WORK TO COMPLETE: Your task is to quote, unchanged, only the lines from the one with "build_hardware(mats)" through the one with "before = set(bpy.data.objects)", both ends included.

SOURCE EXCERPT:
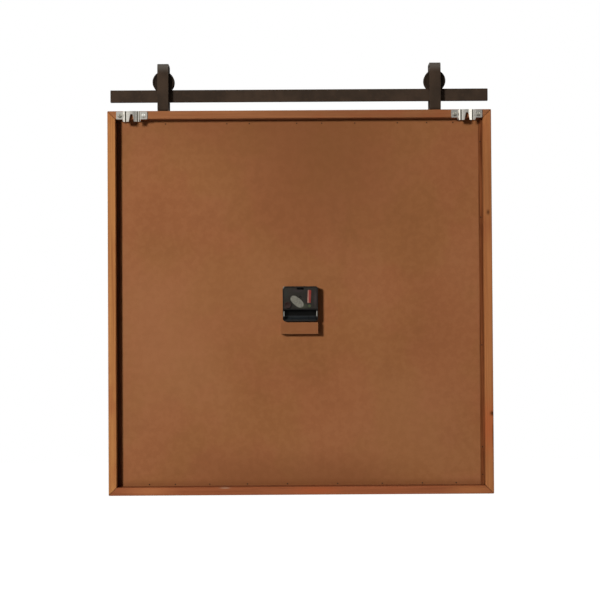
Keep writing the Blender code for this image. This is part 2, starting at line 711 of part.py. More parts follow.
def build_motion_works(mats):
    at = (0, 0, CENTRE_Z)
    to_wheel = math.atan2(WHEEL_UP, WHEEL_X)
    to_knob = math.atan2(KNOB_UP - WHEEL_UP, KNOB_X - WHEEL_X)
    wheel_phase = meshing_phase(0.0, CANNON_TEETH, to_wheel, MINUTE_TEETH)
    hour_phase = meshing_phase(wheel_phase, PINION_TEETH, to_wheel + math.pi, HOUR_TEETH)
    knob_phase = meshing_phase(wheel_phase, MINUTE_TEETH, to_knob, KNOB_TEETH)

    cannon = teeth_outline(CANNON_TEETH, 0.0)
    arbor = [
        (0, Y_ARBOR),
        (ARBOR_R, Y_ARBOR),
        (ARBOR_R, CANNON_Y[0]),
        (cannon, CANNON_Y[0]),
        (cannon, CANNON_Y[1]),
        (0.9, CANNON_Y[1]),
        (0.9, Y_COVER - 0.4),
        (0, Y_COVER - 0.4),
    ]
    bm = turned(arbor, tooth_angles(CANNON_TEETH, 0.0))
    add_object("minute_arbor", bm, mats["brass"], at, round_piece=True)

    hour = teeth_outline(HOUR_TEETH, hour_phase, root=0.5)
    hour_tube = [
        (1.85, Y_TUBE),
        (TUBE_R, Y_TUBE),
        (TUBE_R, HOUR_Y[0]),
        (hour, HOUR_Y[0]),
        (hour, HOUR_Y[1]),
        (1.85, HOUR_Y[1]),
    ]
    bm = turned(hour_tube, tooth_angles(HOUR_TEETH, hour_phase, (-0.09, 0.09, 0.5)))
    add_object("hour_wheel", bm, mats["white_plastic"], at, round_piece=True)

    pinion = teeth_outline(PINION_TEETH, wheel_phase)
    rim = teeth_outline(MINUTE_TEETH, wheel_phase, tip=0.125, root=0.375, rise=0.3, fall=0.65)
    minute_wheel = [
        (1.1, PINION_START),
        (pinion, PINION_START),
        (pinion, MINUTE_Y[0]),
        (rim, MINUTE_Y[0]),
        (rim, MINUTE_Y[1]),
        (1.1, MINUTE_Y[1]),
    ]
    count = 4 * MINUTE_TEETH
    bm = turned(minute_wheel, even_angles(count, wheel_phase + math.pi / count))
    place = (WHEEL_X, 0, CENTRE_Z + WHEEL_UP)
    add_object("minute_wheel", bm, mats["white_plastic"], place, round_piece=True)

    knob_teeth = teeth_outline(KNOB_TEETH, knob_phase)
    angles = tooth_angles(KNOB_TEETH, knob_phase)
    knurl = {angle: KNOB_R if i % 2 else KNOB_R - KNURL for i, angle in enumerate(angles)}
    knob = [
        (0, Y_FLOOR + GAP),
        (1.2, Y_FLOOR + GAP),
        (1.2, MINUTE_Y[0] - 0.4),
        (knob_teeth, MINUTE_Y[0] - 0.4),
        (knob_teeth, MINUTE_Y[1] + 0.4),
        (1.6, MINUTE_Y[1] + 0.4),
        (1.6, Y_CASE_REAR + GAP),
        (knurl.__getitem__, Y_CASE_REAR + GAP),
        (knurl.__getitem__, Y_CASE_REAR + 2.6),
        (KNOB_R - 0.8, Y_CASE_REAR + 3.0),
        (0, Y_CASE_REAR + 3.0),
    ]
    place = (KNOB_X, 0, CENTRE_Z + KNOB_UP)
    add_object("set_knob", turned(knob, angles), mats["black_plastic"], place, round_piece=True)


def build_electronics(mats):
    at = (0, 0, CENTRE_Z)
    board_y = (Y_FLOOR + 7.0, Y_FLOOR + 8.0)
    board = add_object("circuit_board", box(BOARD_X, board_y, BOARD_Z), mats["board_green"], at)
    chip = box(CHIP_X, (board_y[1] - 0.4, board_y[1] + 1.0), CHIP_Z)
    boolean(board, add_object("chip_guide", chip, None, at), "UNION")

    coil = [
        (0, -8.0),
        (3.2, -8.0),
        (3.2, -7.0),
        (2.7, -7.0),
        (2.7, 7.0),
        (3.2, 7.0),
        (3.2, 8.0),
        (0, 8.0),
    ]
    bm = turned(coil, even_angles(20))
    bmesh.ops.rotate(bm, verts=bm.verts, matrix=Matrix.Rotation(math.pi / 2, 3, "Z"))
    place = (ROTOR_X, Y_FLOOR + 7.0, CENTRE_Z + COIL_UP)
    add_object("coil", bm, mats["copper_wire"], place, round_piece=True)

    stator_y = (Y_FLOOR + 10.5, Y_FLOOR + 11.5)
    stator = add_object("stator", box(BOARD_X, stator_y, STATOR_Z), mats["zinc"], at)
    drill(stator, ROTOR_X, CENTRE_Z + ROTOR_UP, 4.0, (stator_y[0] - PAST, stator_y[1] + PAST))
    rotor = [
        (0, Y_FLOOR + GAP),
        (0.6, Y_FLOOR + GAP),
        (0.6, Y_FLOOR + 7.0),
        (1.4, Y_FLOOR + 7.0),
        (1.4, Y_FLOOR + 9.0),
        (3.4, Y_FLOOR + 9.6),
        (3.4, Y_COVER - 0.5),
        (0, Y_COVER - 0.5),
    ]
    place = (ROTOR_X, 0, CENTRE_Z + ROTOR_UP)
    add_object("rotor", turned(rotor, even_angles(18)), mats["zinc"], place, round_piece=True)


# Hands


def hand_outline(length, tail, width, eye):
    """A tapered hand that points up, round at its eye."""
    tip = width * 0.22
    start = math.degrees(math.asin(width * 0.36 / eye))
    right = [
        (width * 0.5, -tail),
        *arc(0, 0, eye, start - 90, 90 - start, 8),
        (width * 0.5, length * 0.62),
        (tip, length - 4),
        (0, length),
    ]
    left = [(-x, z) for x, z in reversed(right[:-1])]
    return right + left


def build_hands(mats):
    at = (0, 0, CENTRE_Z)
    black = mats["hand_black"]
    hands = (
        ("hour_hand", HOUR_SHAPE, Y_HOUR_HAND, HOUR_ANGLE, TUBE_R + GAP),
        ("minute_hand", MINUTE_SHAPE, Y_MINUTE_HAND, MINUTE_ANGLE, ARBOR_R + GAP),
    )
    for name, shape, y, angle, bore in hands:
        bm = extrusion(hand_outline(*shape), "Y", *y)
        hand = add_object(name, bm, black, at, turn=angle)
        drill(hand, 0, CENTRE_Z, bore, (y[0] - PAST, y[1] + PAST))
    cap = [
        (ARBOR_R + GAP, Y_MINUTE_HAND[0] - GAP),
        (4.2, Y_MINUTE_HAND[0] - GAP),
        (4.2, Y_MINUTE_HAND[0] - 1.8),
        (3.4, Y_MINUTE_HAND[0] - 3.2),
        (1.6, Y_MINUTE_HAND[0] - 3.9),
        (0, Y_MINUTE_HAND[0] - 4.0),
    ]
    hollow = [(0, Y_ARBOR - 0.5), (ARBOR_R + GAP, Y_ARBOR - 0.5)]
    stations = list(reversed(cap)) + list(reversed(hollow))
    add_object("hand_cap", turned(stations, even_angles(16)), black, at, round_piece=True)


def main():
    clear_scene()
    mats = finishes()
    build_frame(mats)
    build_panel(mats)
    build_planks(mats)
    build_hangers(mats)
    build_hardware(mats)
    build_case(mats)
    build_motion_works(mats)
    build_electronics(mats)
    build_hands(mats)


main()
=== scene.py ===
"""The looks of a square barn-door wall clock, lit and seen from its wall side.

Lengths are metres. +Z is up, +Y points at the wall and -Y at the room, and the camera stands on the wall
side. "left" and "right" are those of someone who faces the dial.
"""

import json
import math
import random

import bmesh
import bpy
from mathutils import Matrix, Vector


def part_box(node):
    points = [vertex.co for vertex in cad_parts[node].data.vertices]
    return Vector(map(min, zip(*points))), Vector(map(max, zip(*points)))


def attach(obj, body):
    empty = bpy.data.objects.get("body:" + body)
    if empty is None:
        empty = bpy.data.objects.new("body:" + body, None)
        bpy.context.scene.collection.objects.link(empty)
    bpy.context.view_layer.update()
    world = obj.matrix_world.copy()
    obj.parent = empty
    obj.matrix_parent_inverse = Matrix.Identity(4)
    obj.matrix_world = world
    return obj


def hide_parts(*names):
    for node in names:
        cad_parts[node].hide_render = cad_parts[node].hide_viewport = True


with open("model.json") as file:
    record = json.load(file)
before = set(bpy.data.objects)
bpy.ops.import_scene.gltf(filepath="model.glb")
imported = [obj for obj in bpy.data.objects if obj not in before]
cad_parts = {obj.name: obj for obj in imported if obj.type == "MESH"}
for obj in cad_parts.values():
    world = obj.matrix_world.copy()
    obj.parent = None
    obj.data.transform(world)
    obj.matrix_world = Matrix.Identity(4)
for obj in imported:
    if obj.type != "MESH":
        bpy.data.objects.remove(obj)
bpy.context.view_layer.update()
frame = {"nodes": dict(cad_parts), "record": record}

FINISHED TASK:
    build_hardware(mats)
    build_case(mats)
    build_motion_works(mats)
    build_electronics(mats)
    build_hands(mats)


main()
=== scene.py ===
"""The looks of a square barn-door wall clock, lit and seen from its wall side.

Lengths are metres. +Z is up, +Y points at the wall and -Y at the room, and the camera stands on the wall
side. "left" and "right" are those of someone who faces the dial.
"""

import json
import math
import random

import bmesh
import bpy
from mathutils import Matrix, Vector


def part_box(node):
    points = [vertex.co for vertex in cad_parts[node].data.vertices]
    return Vector(map(min, zip(*points))), Vector(map(max, zip(*points)))


def attach(obj, body):
    empty = bpy.data.objects.get("body:" + body)
    if empty is None:
        empty = bpy.data.objects.new("body:" + body, None)
        bpy.context.scene.collection.objects.link(empty)
    bpy.context.view_layer.update()
    world = obj.matrix_world.copy()
    obj.parent = empty
    obj.matrix_parent_inverse = Matrix.Identity(4)
    obj.matrix_world = world
    return obj


def hide_parts(*names):
    for node in names:
        cad_parts[node].hide_render = cad_parts[node].hide_viewport = True


with open("model.json") as file:
    record = json.load(file)
before = set(bpy.data.objects)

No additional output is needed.